6. Kasih sebagai Kritik terhadap Budaya Individualisme
Budaya modern sangat menekankan pada pencapaian individu, sering kali mengorbankan kepedulian terhadap sesama. Ajaran kasih Yesus menjadi kritik profetik terhadap gaya hidup yang egois. Yesus mengundang umat untuk hidup dalam komunitas kasih yang saling melayani, bukan saling memanfaatkan.
7. Relevansi Ajaran Kasih dalam Isu-isu Sosial Kontemporer
Ajaran kasih dalam Matius 22:37–40 sangat relevan untuk menghadapi isu-isu seperti rasisme, kemiskinan, ketimpangan gender, dan krisis lingkungan. Gereja dipanggil untuk menjadi agen kasih yang transformatif dalam dunia yang penuh luka. Mengasihi sesama tidak hanya berarti bersikap baik, tetapi juga memperjuangkan martabat dan keadilan.

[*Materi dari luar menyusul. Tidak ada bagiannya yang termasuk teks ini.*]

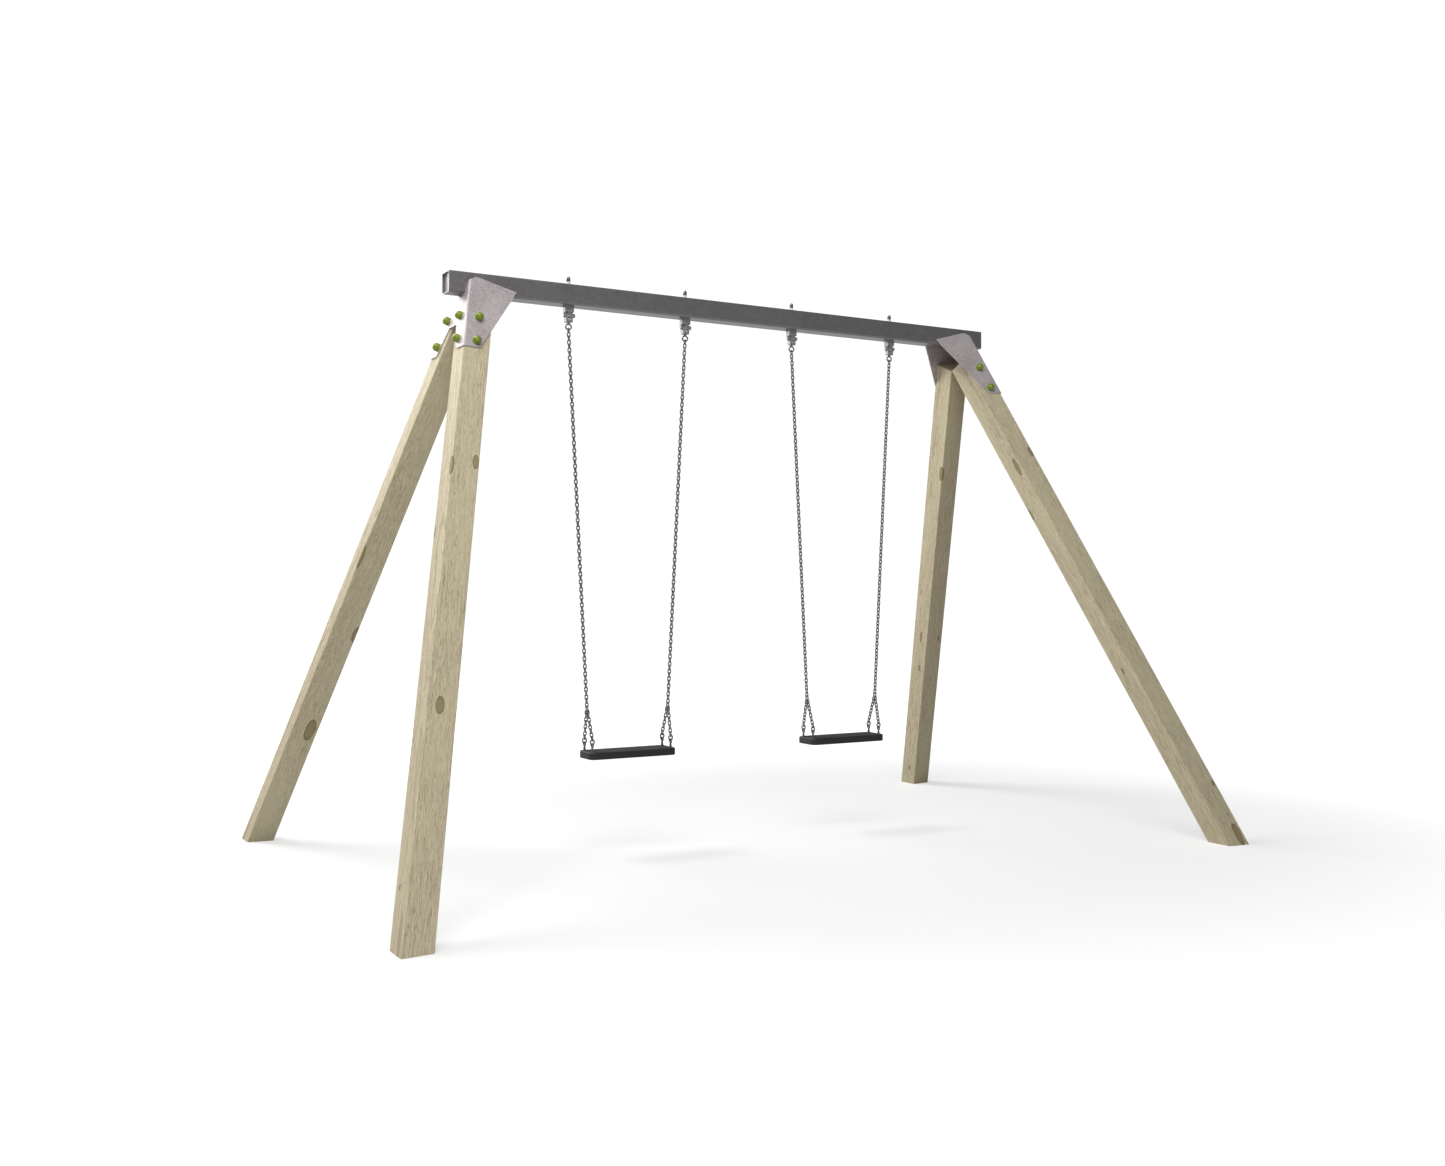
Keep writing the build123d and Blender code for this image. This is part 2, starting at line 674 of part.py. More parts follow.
def make_seat_nut():
    """Locking nut on the seat eye's shank, inside the pocket."""
    top = -insert_depth_in_seat - insert_thickness - seat_washer_thickness
    nut = hexagon(m12_across_flats, seat_nut_height, seat_shank_diameter / 2 + still_fit)
    return Pos(0, 0, top) * Rot(180, 0, 0) * nut


def at_eyes(piece, height=0.0):
    """A copy of a piece at each of the seat's four eyes."""
    return [Pos(x, y, height) * piece for x, y in eye_places]


# ---- writing the nodes ---------------------------------------------------------------
def write_frame():
    """Legs, brackets and beam, with everything that is screwed or bolted to them."""
    front, rear = make_leg(front_leg), make_leg(rear_leg)
    save("front_right_leg", [front])
    save("rear_right_leg", [rear])
    save("front_left_leg", turned([rear]))
    save("rear_left_leg", turned([front]))
    bracket = make_head_bracket()
    save("right_head_bracket", [bracket])
    save("left_head_bracket", turned([bracket]))
    end_plate = make_beam_end_plate()
    save("top_beam", [make_beam()])
    save("right_beam_end_plate", [end_plate])
    save("left_beam_end_plate", turned([end_plate]))
    washer = Pos(0, 0, washer_seat) * tube(
        screw_washer_diameter / 2, screw_diameter / 2 + still_fit, screw_washer_thickness)
    for name, piece in (("leg_coach_screws", make_coach_screw()), ("leg_screw_washers", washer),
                        ("bolt_cap_bases", make_cap_base()), ("bolt_caps", make_bolt_cap())):
        pieces = at_screws(piece)
        save(name, pieces + turned(pieces))


def write_hangers():
    """The parts of the four hangers that stay still with the beam."""
    block = make_hanger_block()
    for index, x in enumerate(hanger_xs):
        save(f"hanger_block_{index + 1}", at_hangers(block, [x]))
    for name, piece in (("hanger_bushes", make_bush()), ("hanger_studs", make_stud()),
                        ("hanger_stud_washers", make_stud_washer()),
                        ("hanger_stud_nuts", make_stud_nut()),
                        ("hanger_lock_rings", make_lock_ring()),
                        ("hanger_dome_nuts", make_dome_nut())):
        save(name, at_hangers(piece, hanger_xs))


def write_swing(bay, hangers, seat_x):
    """One swing: two clevises with their chains, the bridles and the seat."""
    clevis = make_clevis()
    for side, x in zip(("left", "right"), hangers):
        save(f"{bay}_swing_{side}_clevis", at_hangers(clevis, [x]))
    for name, piece in (("pivot_bolts", make_pivot_bolt()), ("pivot_washers", make_pivot_washers()),
                        ("pivot_nuts", make_pivot_nut()), ("clevis_eyes", make_clevis_eye()),
                        ("clevis_eye_nuts", make_clevis_eye_nut())):
        save(f"{bay}_swing_{name}", at_hangers(piece, hangers))

    frames = [chain_frame(x, seat_x) for x in hangers]
    main_chain, bridle, joining_link = make_main_chain(), make_bridle(), make_joining_link()
    for side, frame in zip(("left", "right"), frames):
        save(f"{bay}_swing_{side}_chain", [frame * link for link in main_chain])
        save(f"{bay}_swing_{side}_bridle", [frame * link for link in bridle])
    save(f"{bay}_swing_joining_links", [frame * joining_link for frame in frames])

    seat_place = Pos(seat_x, 0, seat_top_height)
    ring_height = ring_top_height - seat_top_height
    for name, pieces in (("seat", [make_seat()]), ("seat_insert", [make_insert()]),
                         ("seat_rings", at_eyes(make_seat_ring(), ring_height)),
                         ("seat_eyes", at_eyes(make_seat_eye())),
                         ("seat_washers", at_eyes(make_seat_washer())),
                         ("seat_nuts", at_eyes(make_seat_nut()))):
        save(f"{bay}_swing_{name}", [seat_place * piece for piece in pieces])


os.makedirs("parts", exist_ok=True)
write_frame()
write_hangers()
write_swing("left", hanger_xs[:2], seat_xs[0])
write_swing("right", hanger_xs[2:], seat_xs[1])
print(f"feet at x {foot_x:.1f} y {foot_y:.1f}, leg length {leg_length:.1f}")
print(f"seat top {seat_top_height:.1f}, ring top {ring_top_height:.1f}, pivot {pivot_height:.1f}")
tilt_height = eye_wire_height - joining_bow_drop * math.cos(chain_lean)
print(f"seat tilt axis {tilt_height:.2f}, lean {math.degrees(chain_lean):.2f}")
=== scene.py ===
import math

import bmesh
import bpy
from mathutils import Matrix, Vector


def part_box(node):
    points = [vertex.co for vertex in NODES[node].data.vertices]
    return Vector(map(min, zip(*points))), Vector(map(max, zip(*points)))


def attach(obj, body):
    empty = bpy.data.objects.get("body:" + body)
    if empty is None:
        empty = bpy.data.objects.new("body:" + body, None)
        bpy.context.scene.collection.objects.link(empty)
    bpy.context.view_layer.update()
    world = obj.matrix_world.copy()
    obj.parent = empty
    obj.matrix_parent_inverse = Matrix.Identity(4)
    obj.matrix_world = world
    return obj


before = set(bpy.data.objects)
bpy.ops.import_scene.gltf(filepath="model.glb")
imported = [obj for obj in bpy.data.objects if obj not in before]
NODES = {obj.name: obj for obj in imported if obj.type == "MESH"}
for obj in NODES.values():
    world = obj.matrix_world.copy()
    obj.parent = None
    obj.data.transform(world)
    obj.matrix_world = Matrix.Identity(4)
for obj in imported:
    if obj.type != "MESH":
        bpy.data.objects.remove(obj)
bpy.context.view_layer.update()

bl_info = {
    "name": "Timber Swing Set Finisher",
    "version": (1, 0, 0),
    "blender": (4, 5, 0),
    "location": "View3D > Sidebar > Swing Set",
    "description": "Finishes the timber, steel, chain and rubber of a two-seat swing set",
    "category": "Object",
}

LEGS = ("front_left_leg", "rear_left_leg", "front_right_leg", "rear_right_leg")
BRACKETS = ("left_head_bracket", "right_head_bracket")
BAYS = ("left", "right")
MOVING_HANGER_PARTS = ("left_clevis", "right_clevis", "pivot_bolts", "pivot_washers",
                       "pivot_nuts", "clevis_eye_nuts")
CHAIN_PARTS = ("left_chain", "right_chain", "left_bridle", "right_bridle",
               "joining_links", "clevis_eyes", "seat_rings", "seat_eyes")


# ---- settings ------------------------------------------------------------------------
class TimberSettings(bpy.types.PropertyGroup):
    """Planed softwood of the legs."""

    early_wood: bpy.props.FloatVectorProperty(
        name="Early wood", description="Colour of the pale bands", subtype="COLOR",
        size=3, min=0.0, max=1.0, default=(0.76, 0.66, 0.465))
    late_wood: bpy.props.FloatVectorProperty(
        name="Late wood", description="Colour of the dark bands", subtype="COLOR",
        size=3, min=0.0, max=1.0, default=(0.29, 0.245, 0.150))
    knot: bpy.props.FloatVectorProperty(
        name="Knot", description="Colour of the heart of a knot", subtype="COLOR",
        size=3, min=0.0, max=1.0, default=(0.235, 0.185, 0.085))
    ring_pitch: bpy.props.FloatProperty(
        name="Ring pitch", description="Distance between growth rings", unit="LENGTH",
        min=0.001, max=0.02, default=0.0052)
    splay: bpy.props.FloatProperty(
        name="Splay", description="Lean of an end frame towards the middle",
        subtype="ANGLE", default=math.radians(15.0))
    rake: bpy.props.FloatProperty(
        name="Rake", description="Lean of a leg in its end frame",
        subtype="ANGLE", default=math.radians(25.0))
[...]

8. Praktik Kasih dalam Kehidupan Gereja
Gereja sebagai tubuh Kristus harus mencerminkan kasih Allah dalam liturgi, pelayanan, dan kesaksian. Kasih bukan sekadar kata-kata, tetapi tindakan nyata: menerima yang tertolak, memperhatikan yang miskin, mengampuni yang bersalah, dan merangkul yang tersesat. Tanpa kasih, gereja akan kehilangan rohnya.
9. Tantangan Mewujudkan Kasih di Era Digital
Era digital membawa tantangan baru dalam relasi: komentar anonim yang menyakitkan, polarisasi di media sosial, dan budaya cancel. Namun, kasih Kristus tetap menjadi panggilan untuk menjadi terang dan garam, bahkan dalam dunia maya. Etika digital Kristen harus didasarkan pada kasih yang mengedepankan penghargaan terhadap sesama dan pengampunan.

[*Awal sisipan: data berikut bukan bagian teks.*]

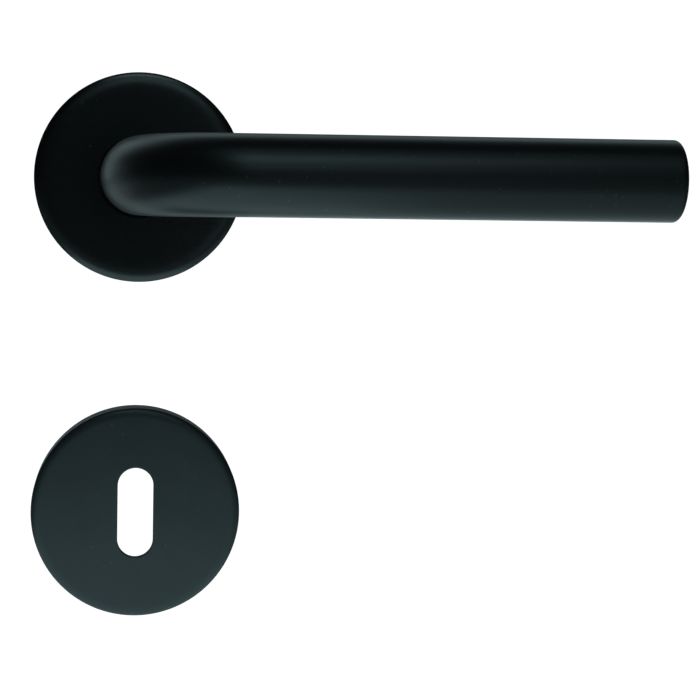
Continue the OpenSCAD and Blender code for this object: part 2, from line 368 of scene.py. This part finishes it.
def powder_coat(name, shade, rough, specular, tint):
    """Matt black powder coat: fine grain, faint cloudiness, a few paler specks and worn edges."""
    n = Nodes(name)
    cloud = n.noise(90, 3.0)
    grain = n.noise(4200, 2.0, 0.6)
    fine = n.noise(11000, 1.0)
    specks = n.add("ShaderNodeTexVoronoi", Scale=SPECK_SCALE)
    n.link(n.position, specks.inputs["Vector"])
    speck = n.remap(specks.outputs["Distance"], 0.05, 0.13, 1.0, 0.0)
    rare = n.remap(n.noise(130, 0.0), 0.53, 0.58, 0.0, 1.0)
    base = tuple(shade * c for c in tint)
    cloudy = tuple(shade * 1.35 * c for c in tint)
    dusty = tuple((shade * 1.5 + 0.045) * c for c in tint)
    rubbed = tuple(shade * 1.5 * c + 0.03 for c in tint)
    colour = n.mix(n.remap(cloud, 0.35, 0.65, 0.0, 1.0), base, cloudy)
    colour = n.mix(n.product(speck, rare), colour, dusty)
    colour = n.mix(n.worn_edges(0.5), colour, rubbed)
    coarse = n.bump(grain, 0.35, 0.00004)
    normal = n.bump(fine, 0.25, 0.000015, coarse)
    return n.set(
        Base_Color=colour,
        Roughness=n.remap(grain, 0.3, 0.7, rough - 0.03, rough + 0.04),
        IOR=1.5,
        Specular_IOR_Level=specular,
        Specular_Tint=(*COAT_TINT, 1.0),
        Normal=normal,
    )


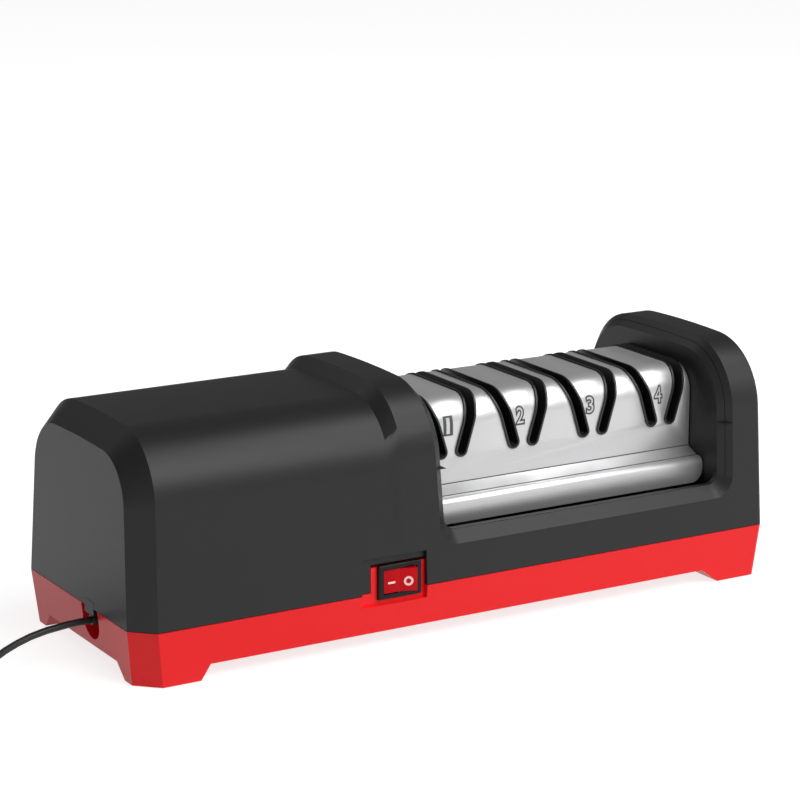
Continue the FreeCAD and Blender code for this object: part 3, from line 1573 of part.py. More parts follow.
def main():
    """Build every sub-part and write it."""
    os.makedirs("parts", exist_ok=True)
    save(make_base_tray(), "base_tray")
    save(make_upper_housing(), "upper_housing")
    save(make_guide_cover(), "guide_cover")
    save(make_slot_guide(), "slot_guide")
    save(make_guide_screws(), "guide_screws")
    save(make_foot_pads(), "foot_pads")
    save(make_base_screws(), "base_screws")
    save(make_floor_screws(), "floor_screws")
    save(make_grinding_shaft(), "grinding_shaft")
    save(make_sleeves(), "spacer_sleeves")
    save(make_clips(), "shaft_clips")
    names = ("coarse", "medium", "fine", "polish")
    for i in range(stage_count):
        save(make_disc(i, -1), names[i] + "_disc_left")
        save(make_disc(i, 1), names[i] + "_disc_right")
        save(make_spring(i), names[i] + "_spring")
    save(make_bearing_block(bearing_left_x), "bearing_block_left")
    save(make_bearing_block(bearing_right_x), "bearing_block_right")
    bearings = (bearing_left_x, bearing_right_x)
    bushes = make_bushes(bearings, bearing_block_length, bush_radius - press_fit, shaft_radius)
    save(bushes, "shaft_bushes")
    save(make_motor_can(), "motor_can")
    save(make_motor_end_cap(), "motor_end_cap")
    save(make_magnets(), "motor_magnets")
    save(make_brushes(), "motor_brushes")
    save(make_motor_terminals(), "motor_terminals")
    ends = (motor_front_x - motor_bush_length, motor_rear_x() - end_cap_length)
    bushes = make_bushes(ends, motor_bush_length, motor_bush_radius - press_fit, motor_shaft_radius)
    save(bushes, "motor_bushes")
    save(rod_x(motor_shaft_left_x, motor_shaft_right_x(), motor_shaft_radius), "motor_shaft")
    save(make_armature(), "armature_core")
    save(make_windings(), "armature_winding")
    save(make_commutator(), "commutator")
    save(make_coupling(), "shaft_coupling")
    save(make_coupling_screws(), "coupling_screws")
    save(make_motor_bracket(), "motor_bracket")
    save(make_motor_screws(), "motor_screws")
    save(make_motor_saddle(), "motor_saddle")
    save(make_motor_strap(), "motor_strap")
    save(make_switch_body(), "switch_body")
    save(make_switch_terminals(), "switch_terminals")
    save(make_rocker(), "rocker")
    save(make_rocker_pin(), "rocker_pin")
    save(make_cord_grommet(), "cord_grommet")
    save(make_lead_inner(), "lead_inner")
    save(make_cord_clamp(), "cord_clamp")
    save(make_clamp_screws(), "clamp_screws")
    for name, wire in make_wires().items():
        save(wire, name)
    coil, entry, arrival, leave, way = make_coil()
    save(coil, "lead_coil")
    route = lead_route[:-1] + [entry - arrival * lead_last_run, entry]
    save(make_route(route, lead_radius, "lead"), "lead")
    save_plug(leave, way)


def save_plug(leave, way):
    """The lead's last stretch and the barrel plug beside the coil."""
    turned = FreeCAD.Rotation(V(0, 0, 1), plug_turn_deg).multVec(way)
    bend = leave + way * plug_tail_run
    start = bend + turned * plug_tail_run
    save(make_route([leave, bend, start], lead_radius, "lead_tail"), "lead_tail")
    neck = Part.makeCone(plug_neck_radius - 0.4, plug_neck_radius + 0.6, plug_neck_length, start, turned)
    seat = start + turned * plug_neck_length
    body = Part.makeCylinder(plug_body_radius, plug_body_length, seat, turned)
    front = seat + turned * plug_body_length
    rims = [e for e in body.Edges if e.Closed and abs((e.CenterOfMass - front).dot(turned)) < 0.01]
    body = body.makeFillet(0.8, rims)
    save(solid_of(neck.fuse(body)), "plug_body")
    barrel = Part.makeCylinder(plug_barrel_radius, plug_barrel_length, front, turned)
    bore = Part.makeCylinder(plug_barrel_bore, plug_barrel_length, front + turned, turned)
    save(solid_of(barrel.cut(bore)), "plug_barrel")


main()
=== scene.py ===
"""Electric knife sharpener: four grinding stages under a folded steel guide, on a red tray.

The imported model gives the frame. This script dresses it: camera and lead first, then the casing, the
blade guide, the switch, the drive and the wiring.
"""
import logging
import math
from dataclasses import dataclass
from enum import Enum
from typing import Any, Callable, Iterable, Sequence

import bmesh
import bpy
from mathutils import Matrix, Vector


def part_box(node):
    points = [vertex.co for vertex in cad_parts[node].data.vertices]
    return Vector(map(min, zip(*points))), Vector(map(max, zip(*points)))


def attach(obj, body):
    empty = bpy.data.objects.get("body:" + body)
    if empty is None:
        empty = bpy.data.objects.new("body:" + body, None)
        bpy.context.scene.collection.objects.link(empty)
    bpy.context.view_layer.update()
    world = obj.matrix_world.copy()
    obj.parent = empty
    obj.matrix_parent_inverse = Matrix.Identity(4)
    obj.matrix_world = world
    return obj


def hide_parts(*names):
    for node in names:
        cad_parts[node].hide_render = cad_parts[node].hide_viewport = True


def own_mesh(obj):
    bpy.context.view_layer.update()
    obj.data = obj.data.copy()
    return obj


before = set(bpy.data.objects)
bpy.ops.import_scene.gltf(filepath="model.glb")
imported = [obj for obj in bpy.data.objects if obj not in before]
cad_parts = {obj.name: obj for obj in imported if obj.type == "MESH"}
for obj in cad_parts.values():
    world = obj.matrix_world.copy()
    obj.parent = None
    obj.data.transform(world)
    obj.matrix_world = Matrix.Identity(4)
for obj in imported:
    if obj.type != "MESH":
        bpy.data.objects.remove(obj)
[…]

10. Kesimpulan: Kasih sebagai Jalan Hidup
Matius 22:37–40 bukan hanya menjadi ringkasan hukum Taurat, tetapi menjadi panggilan untuk menjalani hidup dalam kasih. Dalam zaman yang penuh perpecahan, kasih Kristus menjadi jalan pemulihan dan perdamaian. Dengan hidup mengasihi Allah dan sesama, umat Kristen dapat menjadi saksi nyata Injil di tengah dunia yang haus akan pengharapan dan kasih sejati.